Held, allow the appeal by setting aside the Costs Order, that:
- Under O. 22 r. 23 of the RHC, injustice should be the benchmark based on “what the fairness of the situation demands”, rather than “exceptional circumstances” which suggested that only extreme circumstances would count. The reasonableness of a plaintiff rejecting the sanctioned payment within time was a relevant consideration but, depending on the facts, not necessarily determinative. Ultimately, the question was whether it was unjust to make the normal costs order. Costs decisions were highly fact-sensitive and it was not helpful to compare one case with another (Matthews v. Metal Improvements Co Inc  EWCA Civ 215, SG v. Hewitt  1 All ER 1118 applied; (Wong Ching Wan v. AS Watson & Co Ltd  4 HKLRD 362 not followed). (See paras. 17–20.)

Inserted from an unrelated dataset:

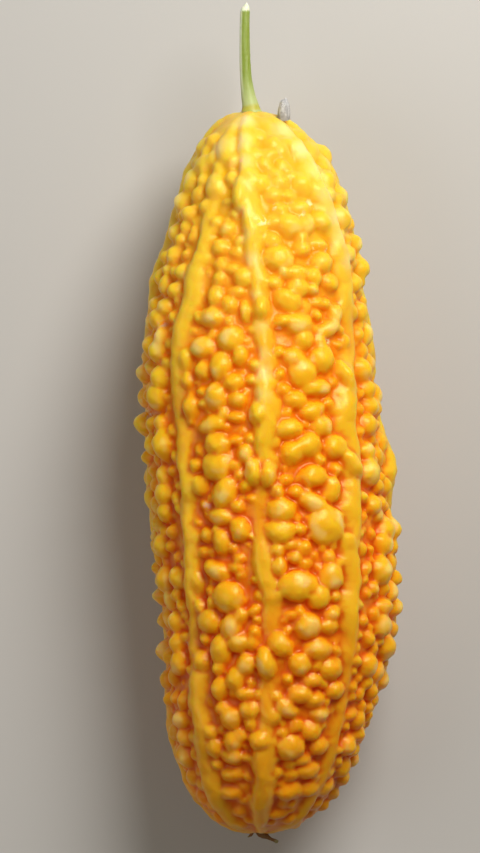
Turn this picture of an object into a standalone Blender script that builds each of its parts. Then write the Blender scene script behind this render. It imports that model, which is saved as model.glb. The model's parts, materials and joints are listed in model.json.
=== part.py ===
"""A ripe bitter gourd, lying on its side: a warty ridged fruit with its cut stem, the dried
remnant of its blossom and a small grey stub on its shoulder.

Metres, +Z up. The fruit lies along Y with its stem towards +Y. The origin is on the surface
that it lies on, under the middle of the whole object.
"""

import math
import random

import bmesh
import bpy
from mathutils import Vector

# The fruit's skin between its warts, as a turned outline.
FRUIT_LENGTH = 0.190
SKIN_RADIUS = 0.0292
WIDEST_AT = 0.53  # share of the length, from the stem end
STEM_END_POWERS = (2.1, 2.2)  # a superellipse towards each end
BLOSSOM_END_POWERS = (2.7, 2.2)
STEM_SEAT_RADIUS = 0.0034
BLOSSOM_SEAT_RADIUS = 0.0018
FINE_STEPS = 2000

# The middle of the fruit wanders sideways: (share of the length, sideways shift).
SPINE = (
    (0.00, -0.0037),
    (0.10, -0.0012),
    (0.33, -0.0024),
    (0.53, 0.0008),
    (0.70, 0.0034),
    (0.86, 0.0005),
    (1.00, -0.0016),
)

# The ridges: how high each stands, and its angle in degrees at shares of the length.
# 0 degrees is straight up and 90 is towards +X. Two ridges straddle the underside.
SWAY_AT = (0.0, 0.09, 0.20, 0.32, 0.40, 0.50, 0.60, 0.72, 0.84, 1.0)
RIDGES = (
    (0.0030, (-33, -38, -38, -45, -47, -45, -47, -50, -46, -46)),
    (0.0030, (-13, -14, -5, 2, 1, -3, -8, -5, -4, -3)),
    (0.0030, (54, 47, 59, 60, 50, 49, 43, 41, 47, 54)),
    (0.0029, (92, 98, 104, 91, 104, 90, 105, 92, 104, 98)),
    (0.0030, (126, 130, 133, 126, 134, 127, 135, 127, 133, 128)),
    (0.0040, (160, 163, 164, 161, 163, 162, 164, 161, 162, 163)),
    (0.0040, (199, 196, 197, 199, 196, 198, 197, 199, 198, 197)),
    (0.0030, (232, 228, 230, 229, 226, 231, 230, 226, 230, 229)),
    (0.0029, (268, 262, 272, 265, 256, 271, 265, 256, 267, 266)),
)
RIDGE_FOOT_SHARE = 0.25  # of the ridge's height, at its foot

# Columns of the mesh from one ridge's crest to the next one's: crest, foot and the furrow's
# warts. Each mesh face between the two feet is raised to one pointed wart.
COLUMN_SHARES = (0.0, 0.16, 0.39, 0.61, 0.84)
RINGS = 44
FURROW_JITTER = 0.16  # of a wart's own width and length
WART_HEIGHT = 0.0033
WART_HEIGHT_RANGE = (0.7, 1.15)
WARTS_FULL_WHERE = 0.6  # of SKIN_RADIUS: nearer the ends the warts and ridges shrink
WART_SEED = 7
REST_DEPTH = 0.0312  # the surface, below the fruit's middle line: what reaches it is pressed flat

GAP = 0.0003  # between pieces that touch

# The stem: (along it from the fruit, sideways, radius). It flares where it meets the fruit.
STEM_LENGTH = 0.0283
STEM_PATH = (
    (0.0000, 0.0000, 0.0031),
    (0.0016, 0.0000, 0.0023),
    (0.0058, -0.0008, 0.0017),
    (0.0129, -0.0016, 0.0015),
    (0.0222, -0.0017, 0.0013),
    (0.0266, -0.0015, 0.0012),
    (STEM_LENGTH, -0.0014, 0.0007),
)

# The dried blossom: (along it from the fruit, sideways, radius). It curls towards +X.
REMNANT_PATH = (
    (0.0000, 0.0000, 0.0013),
    (0.0008, 0.0000, 0.0011),
    (0.0018, 0.0014, 0.0008),
    (0.0026, 0.0034, 0.0005),
    (0.0031, 0.0052, 0.0002),
)

# The grey stub, a blunt cone on the shoulder beside the stem.
STUB_ANGLE = 62
STUB_AT = 0.018  # share of the fruit's length
STUB_RADIUS = 0.0019
STUB_HEIGHT = 0.0052
STUB_LEAN = Vector((0.05, 1.0, 0.35)).normalized()
STUB_SIDES = 12
STUB_OUTLINE = ((0.0, 1.0), (0.35, 0.95), (0.7, 0.68), (0.92, 0.36), (1.0, 0.12))


def clear_scene():
    for obj in list(bpy.data.objects):
        bpy.data.objects.remove(obj)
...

- As there were situations where imposing the normal costs consequence might be unjust, flexibility was built into the O. 22 regime under r. 23(5) and (6) as a deliberate and important safety valve. A classic example was where the plaintiff changed his mind after reassessing the risk based on relevant information withheld by the defendant. A party might change his mind for other reasons including a change in the person in charge of a corporate plaintiff; a change of legal advisor who took a different view of the case; and a change of circumstances due to contingencies inherent in litigation. None of these situations was likely to constitute injustice (Jones v. Jones (unrep,, 13 October 1999), SG v. Hewitt  1 All ER 1118 applied). (See paras. 21–26.)
- The Deputy Judge had not considered whether it would be unjust to order costs against P in the circumstances of the case. Consequently, the Costs Order was set aside and the discretion exercised afresh. Although the Court could not adjudicate on the merits at a costs hearing, in a case of acceptance out of time with leave where the application of the normal costs rule was disputed, under O. 22 r. 23(6)(a), the Court was obliged to consider the reasonableness of the sanctioned payment albeit on a very broad-brush basis to assess if it was unjust to apply the normal costs rule. (See paras. 28, 30.)
- Here, D admitted liability and there was no contributory negligence. P’s injuries fell within the serious injury category for which awards for pain, suffering and loss of amenities ranged from $510,000 to $692,000. Even taking into account L’s age and pre-existing condition, it was reasonable for P to have rejected the Payment (Wong Man Kin v. Golden Wheel (C&HK) Transportation Co Ltd  5 HKC 570 applied). (See para. 31.)
- Given the history of the action up to L’s death and the manifestly inadequate Payment, since D had not filed an answer to the statement of damages, P’s lawyers could not properly and accurately advise her on quantum. It was open to P to accept the Payment and seek costs up to the date of late acceptance. Applying O. 22, including r. 15(3) with r. 23, it was unjust to require P to pay costs to D. The costs incurred since the Payment could not have been avoided. D was ordered to pay the costs of the action up to the date of late acceptance and the costs of this appeal, including the costs of the application for leave. (See paras. 34, 38–41.)
This was an appeal by the representative of the estate of the deceased in a personal injuries action against the costs order made against him by Deputy Judge Eric Tam in the District Court following his application for leave to accept out of time a sanctioned payment made by the defendant (see  1 HKLRD 308). The facts are set out in the judgment.